## BEGIN Dataset excerpts

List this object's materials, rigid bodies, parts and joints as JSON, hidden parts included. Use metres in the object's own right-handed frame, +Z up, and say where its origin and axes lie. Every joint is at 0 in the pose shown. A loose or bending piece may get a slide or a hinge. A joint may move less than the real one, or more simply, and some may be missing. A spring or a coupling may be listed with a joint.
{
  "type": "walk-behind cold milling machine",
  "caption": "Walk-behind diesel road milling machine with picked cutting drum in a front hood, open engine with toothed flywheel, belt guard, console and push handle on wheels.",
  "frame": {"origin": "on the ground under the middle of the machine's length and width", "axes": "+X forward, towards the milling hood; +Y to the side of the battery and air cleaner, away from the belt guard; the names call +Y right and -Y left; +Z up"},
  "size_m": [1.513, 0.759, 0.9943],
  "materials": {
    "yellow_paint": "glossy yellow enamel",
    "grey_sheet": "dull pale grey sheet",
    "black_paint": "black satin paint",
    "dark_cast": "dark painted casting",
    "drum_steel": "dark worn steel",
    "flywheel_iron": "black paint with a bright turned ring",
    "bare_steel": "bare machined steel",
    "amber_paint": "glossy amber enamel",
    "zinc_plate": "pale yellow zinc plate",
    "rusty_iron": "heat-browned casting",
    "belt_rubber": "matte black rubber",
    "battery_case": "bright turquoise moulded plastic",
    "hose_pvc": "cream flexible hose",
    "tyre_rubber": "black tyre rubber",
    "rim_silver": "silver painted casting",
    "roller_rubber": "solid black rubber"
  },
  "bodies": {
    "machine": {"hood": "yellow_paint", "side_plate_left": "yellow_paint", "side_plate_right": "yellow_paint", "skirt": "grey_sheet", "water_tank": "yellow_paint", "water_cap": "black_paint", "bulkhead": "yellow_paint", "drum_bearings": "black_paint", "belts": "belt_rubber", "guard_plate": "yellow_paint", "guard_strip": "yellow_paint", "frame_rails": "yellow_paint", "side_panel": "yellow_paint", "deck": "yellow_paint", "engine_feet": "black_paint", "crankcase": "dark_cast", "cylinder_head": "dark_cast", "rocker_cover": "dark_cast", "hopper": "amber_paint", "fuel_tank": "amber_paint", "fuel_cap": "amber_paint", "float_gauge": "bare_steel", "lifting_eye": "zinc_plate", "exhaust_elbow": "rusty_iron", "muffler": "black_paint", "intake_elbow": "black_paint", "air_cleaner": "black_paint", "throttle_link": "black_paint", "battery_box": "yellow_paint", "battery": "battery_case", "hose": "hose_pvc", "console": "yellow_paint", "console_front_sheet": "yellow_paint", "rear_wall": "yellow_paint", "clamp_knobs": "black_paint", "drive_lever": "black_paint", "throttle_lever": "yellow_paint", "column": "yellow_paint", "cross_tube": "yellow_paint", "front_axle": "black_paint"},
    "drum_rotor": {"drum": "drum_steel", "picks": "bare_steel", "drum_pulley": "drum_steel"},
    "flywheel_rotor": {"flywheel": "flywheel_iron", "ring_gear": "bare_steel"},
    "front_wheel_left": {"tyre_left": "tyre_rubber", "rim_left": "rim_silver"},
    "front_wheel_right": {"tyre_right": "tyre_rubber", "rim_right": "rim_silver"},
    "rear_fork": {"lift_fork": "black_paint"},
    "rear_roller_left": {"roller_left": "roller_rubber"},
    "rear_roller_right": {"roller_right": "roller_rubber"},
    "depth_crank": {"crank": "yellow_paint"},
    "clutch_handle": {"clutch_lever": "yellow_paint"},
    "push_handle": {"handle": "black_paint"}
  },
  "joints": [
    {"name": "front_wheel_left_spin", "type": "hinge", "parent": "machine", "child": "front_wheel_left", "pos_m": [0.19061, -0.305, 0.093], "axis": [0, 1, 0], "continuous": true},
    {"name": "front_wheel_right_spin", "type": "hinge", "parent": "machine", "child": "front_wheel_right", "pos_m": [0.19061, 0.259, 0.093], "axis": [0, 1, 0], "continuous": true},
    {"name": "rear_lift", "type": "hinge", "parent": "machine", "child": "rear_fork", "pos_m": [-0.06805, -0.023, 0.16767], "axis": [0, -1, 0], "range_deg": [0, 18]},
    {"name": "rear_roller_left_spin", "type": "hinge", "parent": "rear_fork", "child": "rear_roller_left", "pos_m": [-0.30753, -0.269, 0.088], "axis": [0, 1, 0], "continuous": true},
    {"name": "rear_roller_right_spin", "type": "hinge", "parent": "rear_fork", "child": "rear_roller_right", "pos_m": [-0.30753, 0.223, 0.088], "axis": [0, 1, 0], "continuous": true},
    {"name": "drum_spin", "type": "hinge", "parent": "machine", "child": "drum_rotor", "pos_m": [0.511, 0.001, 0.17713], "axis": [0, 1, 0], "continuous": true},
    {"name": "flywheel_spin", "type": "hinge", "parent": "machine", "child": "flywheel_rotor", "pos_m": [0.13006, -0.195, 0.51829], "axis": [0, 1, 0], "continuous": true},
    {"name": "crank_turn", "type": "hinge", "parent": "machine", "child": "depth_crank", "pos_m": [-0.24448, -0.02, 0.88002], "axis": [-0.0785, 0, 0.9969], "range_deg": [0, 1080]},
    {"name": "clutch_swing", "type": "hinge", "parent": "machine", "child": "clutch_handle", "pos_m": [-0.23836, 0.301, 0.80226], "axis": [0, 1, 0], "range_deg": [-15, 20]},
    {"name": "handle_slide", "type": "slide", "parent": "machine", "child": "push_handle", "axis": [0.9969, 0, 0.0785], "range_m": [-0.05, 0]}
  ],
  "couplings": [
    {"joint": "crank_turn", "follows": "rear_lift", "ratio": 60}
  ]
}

## END Dataset excerpts
## BEGIN Dataset excerpts

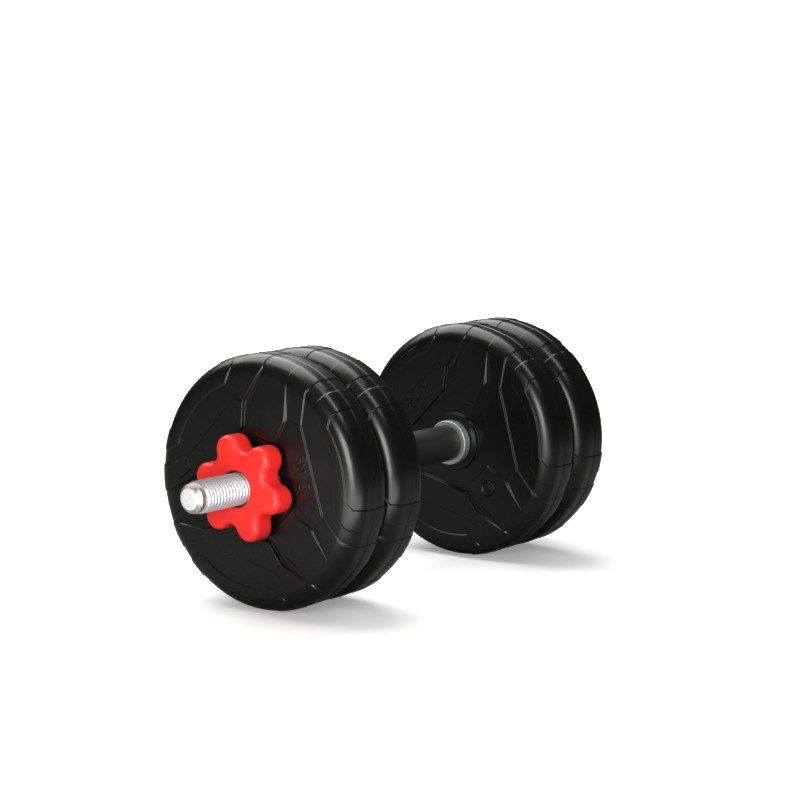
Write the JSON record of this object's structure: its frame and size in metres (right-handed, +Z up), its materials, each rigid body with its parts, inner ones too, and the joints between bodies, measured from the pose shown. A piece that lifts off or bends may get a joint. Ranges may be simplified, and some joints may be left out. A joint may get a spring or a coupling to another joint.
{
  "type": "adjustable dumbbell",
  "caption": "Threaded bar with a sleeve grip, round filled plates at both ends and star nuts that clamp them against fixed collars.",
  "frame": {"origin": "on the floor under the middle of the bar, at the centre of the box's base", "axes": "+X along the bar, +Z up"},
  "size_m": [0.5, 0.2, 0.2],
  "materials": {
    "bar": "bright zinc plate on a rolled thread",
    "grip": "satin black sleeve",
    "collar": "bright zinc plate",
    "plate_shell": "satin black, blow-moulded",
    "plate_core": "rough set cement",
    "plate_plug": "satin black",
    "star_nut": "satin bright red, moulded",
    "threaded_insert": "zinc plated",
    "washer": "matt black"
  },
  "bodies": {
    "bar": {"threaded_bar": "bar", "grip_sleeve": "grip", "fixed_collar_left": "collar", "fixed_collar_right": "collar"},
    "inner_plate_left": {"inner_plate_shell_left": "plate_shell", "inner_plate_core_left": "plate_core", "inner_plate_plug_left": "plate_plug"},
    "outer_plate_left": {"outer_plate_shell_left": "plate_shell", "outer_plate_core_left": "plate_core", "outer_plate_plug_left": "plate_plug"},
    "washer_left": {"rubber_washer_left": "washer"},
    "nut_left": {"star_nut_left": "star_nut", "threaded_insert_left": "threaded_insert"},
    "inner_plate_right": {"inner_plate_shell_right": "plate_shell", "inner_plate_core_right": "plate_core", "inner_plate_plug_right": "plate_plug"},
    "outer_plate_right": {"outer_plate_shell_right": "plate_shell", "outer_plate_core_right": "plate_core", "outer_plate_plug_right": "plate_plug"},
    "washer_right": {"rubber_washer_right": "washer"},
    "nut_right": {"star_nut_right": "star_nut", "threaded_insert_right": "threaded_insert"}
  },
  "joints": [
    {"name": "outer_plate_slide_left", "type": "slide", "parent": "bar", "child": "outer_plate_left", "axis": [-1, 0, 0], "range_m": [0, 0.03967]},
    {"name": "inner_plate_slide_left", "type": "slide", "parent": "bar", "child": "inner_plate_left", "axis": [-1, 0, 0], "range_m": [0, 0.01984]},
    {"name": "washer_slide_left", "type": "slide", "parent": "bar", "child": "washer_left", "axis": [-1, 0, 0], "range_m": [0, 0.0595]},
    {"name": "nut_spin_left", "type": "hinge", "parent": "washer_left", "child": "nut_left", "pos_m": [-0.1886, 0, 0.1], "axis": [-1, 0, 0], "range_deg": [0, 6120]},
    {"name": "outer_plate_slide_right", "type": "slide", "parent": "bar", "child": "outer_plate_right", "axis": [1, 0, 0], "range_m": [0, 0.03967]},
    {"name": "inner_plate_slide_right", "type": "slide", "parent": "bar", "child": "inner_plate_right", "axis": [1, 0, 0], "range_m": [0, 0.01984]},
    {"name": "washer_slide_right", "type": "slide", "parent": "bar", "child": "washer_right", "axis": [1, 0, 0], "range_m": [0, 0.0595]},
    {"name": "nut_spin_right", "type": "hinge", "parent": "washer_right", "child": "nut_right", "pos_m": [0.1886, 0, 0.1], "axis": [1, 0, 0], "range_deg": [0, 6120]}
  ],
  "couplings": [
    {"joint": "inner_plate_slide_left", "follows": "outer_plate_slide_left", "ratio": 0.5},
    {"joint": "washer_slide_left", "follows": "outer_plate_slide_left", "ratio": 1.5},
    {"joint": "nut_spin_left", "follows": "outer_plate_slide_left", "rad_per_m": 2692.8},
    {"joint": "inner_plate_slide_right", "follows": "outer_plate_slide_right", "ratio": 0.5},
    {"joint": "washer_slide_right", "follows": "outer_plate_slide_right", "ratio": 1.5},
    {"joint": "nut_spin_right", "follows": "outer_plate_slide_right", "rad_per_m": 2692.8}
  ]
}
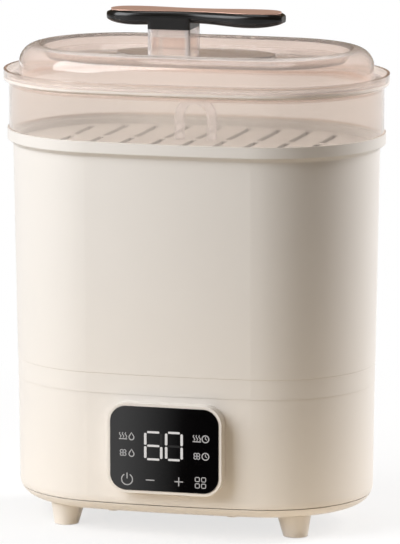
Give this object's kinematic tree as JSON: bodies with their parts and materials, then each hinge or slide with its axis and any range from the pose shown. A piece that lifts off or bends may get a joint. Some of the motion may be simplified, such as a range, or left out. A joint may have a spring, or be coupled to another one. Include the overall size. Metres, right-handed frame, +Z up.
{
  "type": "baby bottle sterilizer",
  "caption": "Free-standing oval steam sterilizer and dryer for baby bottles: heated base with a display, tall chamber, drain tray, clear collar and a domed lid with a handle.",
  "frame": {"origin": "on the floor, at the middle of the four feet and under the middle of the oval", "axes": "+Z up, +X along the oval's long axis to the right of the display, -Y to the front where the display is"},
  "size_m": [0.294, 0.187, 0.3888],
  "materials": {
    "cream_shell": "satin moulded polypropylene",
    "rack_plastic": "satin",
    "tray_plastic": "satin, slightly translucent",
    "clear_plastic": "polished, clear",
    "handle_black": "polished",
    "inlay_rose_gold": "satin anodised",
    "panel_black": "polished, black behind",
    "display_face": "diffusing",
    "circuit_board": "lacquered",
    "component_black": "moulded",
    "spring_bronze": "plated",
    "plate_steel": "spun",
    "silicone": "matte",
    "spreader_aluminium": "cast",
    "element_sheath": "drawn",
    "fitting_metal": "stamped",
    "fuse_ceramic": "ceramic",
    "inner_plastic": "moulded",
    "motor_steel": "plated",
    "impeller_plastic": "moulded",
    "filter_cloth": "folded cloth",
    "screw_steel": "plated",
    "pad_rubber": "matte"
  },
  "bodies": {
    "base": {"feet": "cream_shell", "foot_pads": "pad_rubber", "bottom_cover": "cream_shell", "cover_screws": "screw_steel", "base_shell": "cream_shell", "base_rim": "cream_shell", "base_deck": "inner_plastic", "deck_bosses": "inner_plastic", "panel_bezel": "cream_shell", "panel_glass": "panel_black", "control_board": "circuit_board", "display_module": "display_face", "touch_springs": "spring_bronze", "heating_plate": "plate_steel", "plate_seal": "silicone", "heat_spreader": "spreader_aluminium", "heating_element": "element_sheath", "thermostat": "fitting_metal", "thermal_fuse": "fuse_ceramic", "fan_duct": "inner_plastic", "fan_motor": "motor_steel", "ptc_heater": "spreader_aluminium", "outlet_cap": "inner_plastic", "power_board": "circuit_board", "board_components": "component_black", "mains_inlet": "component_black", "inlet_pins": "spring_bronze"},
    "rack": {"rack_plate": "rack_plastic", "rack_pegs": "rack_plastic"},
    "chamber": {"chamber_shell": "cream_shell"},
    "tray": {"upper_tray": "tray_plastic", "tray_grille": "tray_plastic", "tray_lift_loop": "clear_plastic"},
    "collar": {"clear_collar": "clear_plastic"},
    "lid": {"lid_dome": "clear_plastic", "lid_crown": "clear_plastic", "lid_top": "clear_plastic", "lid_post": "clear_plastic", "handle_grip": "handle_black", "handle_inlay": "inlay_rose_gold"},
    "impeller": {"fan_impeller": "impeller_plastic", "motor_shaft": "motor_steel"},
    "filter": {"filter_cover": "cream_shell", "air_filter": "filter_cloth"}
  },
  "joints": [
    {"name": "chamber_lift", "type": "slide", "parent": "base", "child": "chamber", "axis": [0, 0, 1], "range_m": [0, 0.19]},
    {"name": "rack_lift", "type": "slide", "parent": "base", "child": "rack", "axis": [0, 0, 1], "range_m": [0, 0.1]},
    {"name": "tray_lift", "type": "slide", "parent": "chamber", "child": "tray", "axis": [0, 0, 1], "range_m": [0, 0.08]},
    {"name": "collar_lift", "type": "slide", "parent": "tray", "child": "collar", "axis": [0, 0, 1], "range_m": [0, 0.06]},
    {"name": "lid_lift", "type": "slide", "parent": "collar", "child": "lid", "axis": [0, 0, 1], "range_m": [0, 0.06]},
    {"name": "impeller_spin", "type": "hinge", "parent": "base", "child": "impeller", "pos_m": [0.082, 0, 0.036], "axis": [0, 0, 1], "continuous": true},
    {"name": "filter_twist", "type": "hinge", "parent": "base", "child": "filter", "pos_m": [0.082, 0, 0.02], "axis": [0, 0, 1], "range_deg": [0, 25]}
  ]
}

## END Dataset excerpts

(Written request): Show each line in the entries that holds the string "object".

(Answer below):
List this object's materials, rigid bodies, parts and joints as JSON, hidden parts included. Use metres in the object's own right-handed frame, +Z up, and say where its origin and axes lie. Every joint is at 0 in the pose shown. A loose or bending piece may get a slide or a hinge. A joint may move less than the real one, or more simply, and some may be missing. A spring or a coupling may be listed with a joint.
Write the JSON record of this object's structure: its frame and size in metres (right-handed, +Z up), its materials, each rigid body with its parts, inner ones too, and the joints between bodies, measured from the pose shown. A piece that lifts off or bends may get a joint. Ranges may be simplified, and some joints may be left out. A joint may get a spring or a coupling to another joint.
Give this object's kinematic tree as JSON: bodies with their parts and materials, then each hinge or slide with its axis and any range from the pose shown. A piece that lifts off or bends may get a joint. Some of the motion may be simplified, such as a range, or left out. A joint may have a spring, or be coupled to another one. Include the overall size. Metres, right-handed frame, +Z up.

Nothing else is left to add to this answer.